Print, without altering anything, the lines from the one that holds "clear_scene()" to the one that holds "before = set(bpy.data.objects)", inclusive. No other lines belong in the output.
---
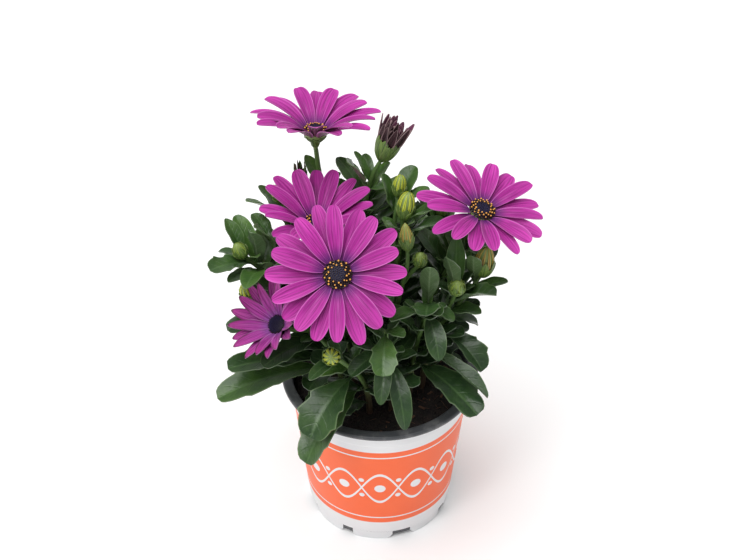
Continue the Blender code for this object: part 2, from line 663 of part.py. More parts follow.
def pot_profile():
    """The pot's section from the middle of its floor, up the inside, over the rim and down to the foot pad."""
    floor = FLOOR_RISE + WALL
    under = POT_HEIGHT - 1.4 * MM
    inside = [
        (0.0, floor),
        (FOOT_RADIUS - WALL - 0.1 * MM, floor),
        (wall(9 * MM) - WALL, 9 * MM),
        (wall(STEP_HEIGHT) - WALL, STEP_HEIGHT),
        (RIM_RADIUS - RIM_WIDTH, POT_HEIGHT - 0.8 * MM),
        (RIM_RADIUS - RIM_WIDTH + 1 * MM, POT_HEIGHT),
    ]
    rim = [
        (RIM_RADIUS - 0.8 * MM, POT_HEIGHT),
        (RIM_RADIUS, POT_HEIGHT - 0.9 * MM),
        (RIM_RADIUS, POT_HEIGHT - LIP_DROP),
        (RIM_RADIUS - 1.2 * MM, POT_HEIGHT - LIP_DROP),
        (RIM_RADIUS - 1.3 * MM, under),
        (wall(100 * MM) + 0.3 * MM, under - 0.2 * MM),
    ]
    outside = [
        (wall(STEP_HEIGHT), STEP_HEIGHT),
        (wall(STEP_HEIGHT - 1 * MM), STEP_HEIGHT - 1 * MM),
        (wall(8 * MM), 8 * MM),
        (FOOT_RADIUS + 0.3 * MM, 6.8 * MM),
        (FOOT_RADIUS, 0.0),
        (FOOT_INNER_RADIUS, 0.0),
        (FOOT_INNER_RADIUS - 0.2 * MM, FLOOR_RISE),
        (PAD_RADIUS + 2 * MM, FLOOR_RISE),
        (PAD_RADIUS, 0.0),
        (0.0, 0.0),
    ]
    return inside + rim + outside


def apply_modifiers(obj):
    graph = bpy.context.evaluated_depsgraph_get()
    mesh = bpy.data.meshes.new_from_object(obj.evaluated_get(graph))
    old = obj.data
    obj.modifiers.clear()
    obj.data = mesh
    mesh.name = obj.name
    bpy.data.meshes.remove(old)


def turned(name, profile, sides, into):
    """A profile in the XZ plane turned round Z."""
    mesh = bpy.data.meshes.new(name)
    mesh.from_pydata([(x, 0, z) for x, z in profile], [(i, i + 1) for i in range(len(profile) - 1)], [])
    obj = bpy.data.objects.new(name, mesh)
    into.objects.link(obj)
    screw = obj.modifiers.new("turn", "SCREW")
    screw.steps = screw.render_steps = sides
    screw.use_merge_vertices = True
    screw.merge_threshold = 1e-5
    screw.use_normal_calculate = True
    apply_modifiers(obj)
    return obj


def boolean(obj, tools, operation):
    """Join a collection to an object, or cut it away, and drop the collection's objects."""
    joined = obj.modifiers.new("boolean", "BOOLEAN")
    joined.operation = operation
    joined.operand_type = "COLLECTION"
    joined.collection = tools
    joined.solver = "EXACT"
    apply_modifiers(obj)
    for tool in list(tools.objects):
        bpy.data.objects.remove(tool, do_unlink=True)


def build_pot(into, tools):
    pot = turned("pot", pot_profile(), POT_SIDES, into)
    for i in range(NOTCHES):
        width, height = NOTCH_SIZES[i % 2]
        bm = bmesh.new()
        bmesh.ops.create_cube(bm, size=1.0)
        place = Matrix.Rotation(FIRST_NOTCH + 2 * math.pi * i / NOTCHES, 4, "Z")
        place @= Matrix.Translation((0, -FOOT_RADIUS + 1 * MM, 0)) @ Matrix.Diagonal((width, 8 * MM, 2 * height, 1))
        bmesh.ops.transform(bm, matrix=place, verts=bm.verts)
        mesh_object("notch", bm, tools, False)
    for i in range(DRAIN_HOLES):
        bm = bmesh.new()
        bmesh.ops.create_cone(
            bm, cap_ends=True, segments=12, radius1=DRAIN_RADIUS, radius2=DRAIN_RADIUS, depth=20 * MM
        )
        turn = 2 * math.pi * i / DRAIN_HOLES
        place = Vector((DRAIN_CIRCLE * math.cos(turn), DRAIN_CIRCLE * math.sin(turn), 0))
        bmesh.ops.translate(bm, vec=place, verts=bm.verts)
        mesh_object("drain", bm, tools, False)
    boolean(pot, tools, "DIFFERENCE")
    return pot


def soil_mesh():
    """The potting mix: it fills the pot to a lumpy top."""
    slack = GAP + 0.15 * MM
    edge = [
        (FOOT_RADIUS - WALL - 0.2 * MM - slack, FLOOR_RISE + WALL + GAP),
        (wall(9 * MM) - WALL - slack, 9 * MM + GAP),
        (wall(90 * MM) - WALL - slack, SOIL_TOP - 3 * MM),
    ]
    rings = []
    for radius, height in edge:
        ring = []
        for i in range(SOIL_SIDES):
            angle = 2 * math.pi * i / SOIL_SIDES
            ring.append(Vector((radius * math.cos(angle), radius * math.sin(angle), height)))
        rings.append(ring)
    for radius in reversed(SOIL_RINGS):
        ring = []
        for i in range(SOIL_SIDES):
            angle = 2 * math.pi * (i + 0.5 * (len(rings) % 2)) / SOIL_SIDES
            place = Vector((radius * math.cos(angle), radius * math.sin(angle), SOIL_TOP))
            place.z += SOIL_LUMP * noise.noise(place / (11 * MM))
            ring.append(place)
        rings.append(ring)
    return rings_mesh(rings, Vector((0, 0, SOIL_TOP)), Vector((0, 0, FLOOR_RISE + WALL + GAP)))


def build_soil(into, tools, shoots):
    soil = mesh_object("potting_mix", soil_mesh(), into)
    for routes in shoots.values():
        foot = [p.copy() for p in routes[0][:3]]
        foot[0] += (foot[0] - foot[1]).normalized() * 0.4 * MM
        foot[-1] += (foot[-1] - foot[-2]).normalized() * 4 * MM
        radius = STEM_FOOT_RADIUS + 0.4 * MM
        mesh_object("root_hole", stem_bm(foot, radius, radius), tools, False)
    boolean(soil, tools, "DIFFERENCE")
    return soil


def plate_mesh(frame, radius, sides):
    """The plate that carries the rays, with two rays to a side."""
    bm = bmesh.new()
    bmesh.ops.create_cone(
        bm, cap_ends=True, segments=sides, radius1=radius, radius2=radius, depth=2 * PLATE_HALF
    )
    turn = Matrix.Rotation(-math.pi / (2 * sides), 4, "Z")
    bmesh.ops.transform(bm, matrix=frame @ turn, verts=bm.verts)
    return bm


def ray_bud_core(frame, length, radius):
    """The packed middle of the closing bud, which its rays are fused to."""
    rings = []
    for height, wide in ((-PLATE_HALF, 0.72), (0.4 * length, 1.1), (0.82 * length, 0.85)):
        ring = []
        for i in range(BUD_SIDES):
            angle = 2 * math.pi * (i + 0.5) / BUD_SIDES
            ring.append(frame @ Vector((radius * wide * math.cos(angle), radius * wide * math.sin(angle), height)))
        rings.append(ring)
    return rings_mesh(rings, frame @ Vector((0, 0, 0.94 * length)), frame @ Vector((0, 0, -PLATE_HALF)))


def build_plant(into, tools, colours):
    shoots = {name: routes_of(name) for name in SHOOTS}
    bed = Bed()
    pot = build_pot(into, tools)
    soil = build_soil(into, tools, shoots)
    pot.data.materials.append(colours["pot"])
    soil.data.materials.append(colours["potting mix"])
    for owner, obj in (("pot", pot), ("potting_mix", soil)):
        bm = bmesh.new()
        bm.from_mesh(obj.data)
        bed.add(owner, bm)
        bm.free()

    pieces = {name: [] for name in SHOOTS}
    for name, routes in shoots.items():
        for number, route in enumerate(routes):
            bare = name in BLOOMS and number == 0
            tip = STEM_TIP_RADIUS * (1.2 if bare else 0.95)
            foot = STEM_FOOT_RADIUS if number == 0 else STEM_TIP_RADIUS * 1.15
            pieces[name].append(stem_bm(route, foot, tip))
    for shoot, branch, length, radius, axis in BUDS:
        route = shoots[shoot][branch]
        pieces[shoot].append(bud_mesh(facing(axis, route[-1]), length * MM, radius * MM))

    rays = {}
    for name in BLOOMS:
        frame, petals = petals_of(name)
        disc_radius = BLOOMS[name][3] * MM
        pieces[name].append(calyx_mesh(frame, disc_radius))
        rays[name] = [plate_mesh(frame, disc_radius - 0.1 * MM, BLOOMS[name][4] // 2)]
        rays[name] += [blade_mesh(petal, petal.rows, BLADE) for petal in petals]
        disc = mesh_object("disc_" + name, disc_mesh(frame, disc_radius), into)
        disc.data.materials.append(colours["disc"])
    shoot, axis, length, radius, count, width = RAY_BUD
    frame, petals = ray_bud_petals()
    pieces[shoot].append(closing_calyx_mesh(frame, radius))
    rays[shoot] = [ray_bud_core(frame, length, radius)]
    rays[shoot] += [blade_mesh(petal, petal.rows, BLADE) for petal in petals]

    for name, parts in pieces.items():
        for bm in parts:
            bed.add(name, bm)
    for name, parts in rays.items():
        for bm in parts:
            bed.add("rays_" + name, bm)
    for leaves in (placed_leaves, ruled_leaves):
        for shoot, _, bm in leaves(bed, shoots):
            pieces[shoot].append(bm)

    for name, parts in pieces.items():
        stem = mesh_object("shoot_" + name, parts[0], into)
        for bm in parts[1:]:
            mesh_object("leaf", bm, tools, False)
        boolean(stem, tools, "UNION")
        stem.data.materials.clear()
        stem.data.materials.append(colours["leaf"])
    for name, parts in rays.items():
        plate = mesh_object("rays_" + name, parts[0], into)
        for bm in parts[1:]:
            mesh_object("ray", bm, tools, False)
        boolean(plate, tools, "UNION")
        plate.data.materials.clear()
        plate.data.materials.append(colours["closing rays" if name == RAY_BUD[0] else "rays"])


clear_scene()
plant = collection("potted_osteospermum")
cutters = collection("cutters")
cutters.hide_render = True
build_plant(
    plant,
    cutters,
    {
        "pot": material("white_and_orange_plastic", (0.93, 0.93, 0.91), 0.45),
        "potting mix": material("potting_mix", (0.03, 0.022, 0.018), 0.95),
        "leaf": material("leaf_green", (0.10, 0.22, 0.11), 0.55),
        "rays": material("ray_magenta", (0.42, 0.05, 0.36), 0.5),
        "closing rays": material("ray_brown_purple", (0.16, 0.05, 0.10), 0.6),
        "disc": material("disc_navy", (0.03, 0.03, 0.12), 0.6),
    },
)
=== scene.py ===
"""The looks of a potted osteospermum (African daisy) in flower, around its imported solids: the pot, the
potting mix, leafy shoots with their buds, the ray florets and the discs. Everything is in metres."""

import itertools
import math
import random

import bmesh
import bpy
from mathutils import Matrix, Vector, noise
from mathutils.bvhtree import BVHTree


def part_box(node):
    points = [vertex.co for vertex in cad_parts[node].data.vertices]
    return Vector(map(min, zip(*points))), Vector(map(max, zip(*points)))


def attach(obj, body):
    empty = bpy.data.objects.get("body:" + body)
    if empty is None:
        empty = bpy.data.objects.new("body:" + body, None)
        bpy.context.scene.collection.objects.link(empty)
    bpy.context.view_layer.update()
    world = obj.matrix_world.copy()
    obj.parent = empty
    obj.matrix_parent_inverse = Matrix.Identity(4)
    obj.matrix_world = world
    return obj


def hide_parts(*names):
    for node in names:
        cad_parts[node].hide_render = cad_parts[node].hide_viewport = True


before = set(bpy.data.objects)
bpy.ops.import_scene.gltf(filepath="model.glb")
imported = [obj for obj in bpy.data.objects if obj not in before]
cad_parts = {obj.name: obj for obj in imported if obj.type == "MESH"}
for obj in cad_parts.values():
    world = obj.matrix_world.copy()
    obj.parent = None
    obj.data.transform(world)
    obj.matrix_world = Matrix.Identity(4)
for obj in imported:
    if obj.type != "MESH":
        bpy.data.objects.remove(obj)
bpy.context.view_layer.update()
MM = 0.001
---
Reply to the exercise
clear_scene()
plant = collection("potted_osteospermum")
cutters = collection("cutters")
cutters.hide_render = True
build_plant(
    plant,
    cutters,
    {
        "pot": material("white_and_orange_plastic", (0.93, 0.93, 0.91), 0.45),
        "potting mix": material("potting_mix", (0.03, 0.022, 0.018), 0.95),
        "leaf": material("leaf_green", (0.10, 0.22, 0.11), 0.55),
        "rays": material("ray_magenta", (0.42, 0.05, 0.36), 0.5),
        "closing rays": material("ray_brown_purple", (0.16, 0.05, 0.10), 0.6),
        "disc": material("disc_navy", (0.03, 0.03, 0.12), 0.6),
    },
)
=== scene.py ===
"""The looks of a potted osteospermum (African daisy) in flower, around its imported solids: the pot, the
potting mix, leafy shoots with their buds, the ray florets and the discs. Everything is in metres."""

import itertools
import math
import random

import bmesh
import bpy
from mathutils import Matrix, Vector, noise
from mathutils.bvhtree import BVHTree


def part_box(node):
    points = [vertex.co for vertex in cad_parts[node].data.vertices]
    return Vector(map(min, zip(*points))), Vector(map(max, zip(*points)))


def attach(obj, body):
    empty = bpy.data.objects.get("body:" + body)
    if empty is None:
        empty = bpy.data.objects.new("body:" + body, None)
        bpy.context.scene.collection.objects.link(empty)
    bpy.context.view_layer.update()
    world = obj.matrix_world.copy()
    obj.parent = empty
    obj.matrix_parent_inverse = Matrix.Identity(4)
    obj.matrix_world = world
    return obj


def hide_parts(*names):
    for node in names:
        cad_parts[node].hide_render = cad_parts[node].hide_viewport = True


before = set(bpy.data.objects)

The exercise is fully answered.